Methods and Data Sources
Following the Shawnee Tribe’s history of community-engaged scholarship (Barnes & Warren, 2022), we gather our data from (1) autoethnographic reflections on being active participants of and stakeholders in SLIP over the past 3-4 years, and (2) knowledge shares (indigenized participant observation) amongst ourselves, learners, and the Shawnee Tribe’s Language Department. Author1 also brings findings from three years of assessment surveys to contextualize language learner progress across curricula iterations.
Findings
We found each author drew on different theories, frameworks, and methods in adapting existing programs and knowledge to a specific Shawnee context—adults taking beginner classes online.
Analyzing learner surveys from 2021 to 2024, Author1 found that whereas learners initially prioritized community engagement through language learning, currently they prioritize communicative competency and producing spontaneous and grammatically-correct Shawnee. In response to these new goals, Author1 implemented new learning methods. Though homework assignments and class observations reveal learners are meeting their recent goals, many learners have internalized Western measures of fluency and speakerhood and do not believe their language skills are proceeding as hoped.

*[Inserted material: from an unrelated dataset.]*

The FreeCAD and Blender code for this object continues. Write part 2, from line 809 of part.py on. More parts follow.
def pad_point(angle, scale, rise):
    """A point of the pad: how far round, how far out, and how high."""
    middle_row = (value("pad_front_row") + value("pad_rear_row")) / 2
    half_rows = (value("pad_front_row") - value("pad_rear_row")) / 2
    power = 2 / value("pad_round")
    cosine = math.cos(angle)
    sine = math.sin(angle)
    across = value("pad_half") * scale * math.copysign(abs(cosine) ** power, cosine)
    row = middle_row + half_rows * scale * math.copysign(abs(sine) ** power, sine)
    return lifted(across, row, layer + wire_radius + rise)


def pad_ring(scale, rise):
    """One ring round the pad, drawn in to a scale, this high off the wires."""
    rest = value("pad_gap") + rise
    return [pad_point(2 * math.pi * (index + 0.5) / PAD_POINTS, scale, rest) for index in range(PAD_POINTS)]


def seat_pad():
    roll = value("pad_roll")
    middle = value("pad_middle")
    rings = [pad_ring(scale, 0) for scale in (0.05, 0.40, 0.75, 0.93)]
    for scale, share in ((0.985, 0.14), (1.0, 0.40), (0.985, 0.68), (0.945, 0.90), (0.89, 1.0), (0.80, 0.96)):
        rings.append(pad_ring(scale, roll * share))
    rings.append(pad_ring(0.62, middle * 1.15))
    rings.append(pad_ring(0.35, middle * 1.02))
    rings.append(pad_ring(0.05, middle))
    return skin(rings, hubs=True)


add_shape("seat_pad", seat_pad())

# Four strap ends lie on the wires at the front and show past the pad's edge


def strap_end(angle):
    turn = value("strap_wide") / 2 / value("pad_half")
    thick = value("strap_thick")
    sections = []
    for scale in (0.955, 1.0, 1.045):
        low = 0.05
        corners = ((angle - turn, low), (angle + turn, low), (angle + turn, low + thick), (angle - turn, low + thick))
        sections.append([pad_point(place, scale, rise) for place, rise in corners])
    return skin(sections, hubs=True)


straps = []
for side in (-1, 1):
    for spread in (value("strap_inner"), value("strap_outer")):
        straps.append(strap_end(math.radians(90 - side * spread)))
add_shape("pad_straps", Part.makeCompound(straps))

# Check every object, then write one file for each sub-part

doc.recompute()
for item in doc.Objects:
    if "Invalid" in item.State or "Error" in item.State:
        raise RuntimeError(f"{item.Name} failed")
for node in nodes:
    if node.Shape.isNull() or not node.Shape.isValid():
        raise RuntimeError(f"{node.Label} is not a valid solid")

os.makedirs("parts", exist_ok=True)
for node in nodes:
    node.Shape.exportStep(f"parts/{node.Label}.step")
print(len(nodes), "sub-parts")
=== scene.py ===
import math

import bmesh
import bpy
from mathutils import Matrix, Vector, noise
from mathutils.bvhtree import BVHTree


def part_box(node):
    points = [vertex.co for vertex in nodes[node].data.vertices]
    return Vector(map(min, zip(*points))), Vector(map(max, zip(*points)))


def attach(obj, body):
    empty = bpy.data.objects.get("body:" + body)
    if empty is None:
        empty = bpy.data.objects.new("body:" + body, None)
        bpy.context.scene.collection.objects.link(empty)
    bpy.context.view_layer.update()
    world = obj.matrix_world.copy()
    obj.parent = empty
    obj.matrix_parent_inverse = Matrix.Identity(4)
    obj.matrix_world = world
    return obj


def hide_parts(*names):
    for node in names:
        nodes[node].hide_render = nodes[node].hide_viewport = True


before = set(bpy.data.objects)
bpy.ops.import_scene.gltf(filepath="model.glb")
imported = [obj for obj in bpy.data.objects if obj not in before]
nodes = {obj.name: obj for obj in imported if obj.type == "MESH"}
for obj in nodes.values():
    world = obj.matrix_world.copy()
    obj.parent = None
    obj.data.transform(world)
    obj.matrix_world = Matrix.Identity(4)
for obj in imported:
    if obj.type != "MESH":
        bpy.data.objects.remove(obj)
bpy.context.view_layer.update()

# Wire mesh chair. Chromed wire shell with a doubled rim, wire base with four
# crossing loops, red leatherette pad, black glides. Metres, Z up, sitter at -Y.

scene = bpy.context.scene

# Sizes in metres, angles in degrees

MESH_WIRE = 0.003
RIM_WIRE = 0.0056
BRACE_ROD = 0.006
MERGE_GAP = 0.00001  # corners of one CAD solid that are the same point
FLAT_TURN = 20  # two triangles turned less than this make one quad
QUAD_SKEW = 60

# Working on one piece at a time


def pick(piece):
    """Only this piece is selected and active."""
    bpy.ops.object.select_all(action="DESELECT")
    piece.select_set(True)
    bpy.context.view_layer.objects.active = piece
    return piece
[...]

Under the guidance of first-language speaker George “Fife” Blanchard, Author1 began to reconceptualize fluency and speakerhood in a uniquely Shawnee way. For Fife, speakerhood is the commitment to keeping Shawnee language in our bodies and to develop continuing relationships with other Shawnee language keepers. By Fife’s standards, many of our learners have achieved advanced fluency and Shawnee speakerhood. In sharing this perspective with learners, we saw increased joy, comfort, connectivity, and commitment to the program and our Shawnee community at large—the ultimate goals of the program.
Considering our learners’ journeys through the lens of Shawnee speakerhood, we assert that developing curriculum and programs from adapting theories and frameworks is not enough. By centering community perspectives of speakerhood and fluency, we empower our learners as language keepers.
Scholarly Significance
For Indigenous Language Immersion (ILI) and Dual Language Bilingual Education (DLBE), we offer the approach of first identifying community and cultural contexts and then creating theory and frameworks accordingly. Taking an Indigenizing/decolonizing approach to DLBE, schools might move from language separation models to formalizing their own instructional models grounded in the existing translanguaging practices of that school and local community.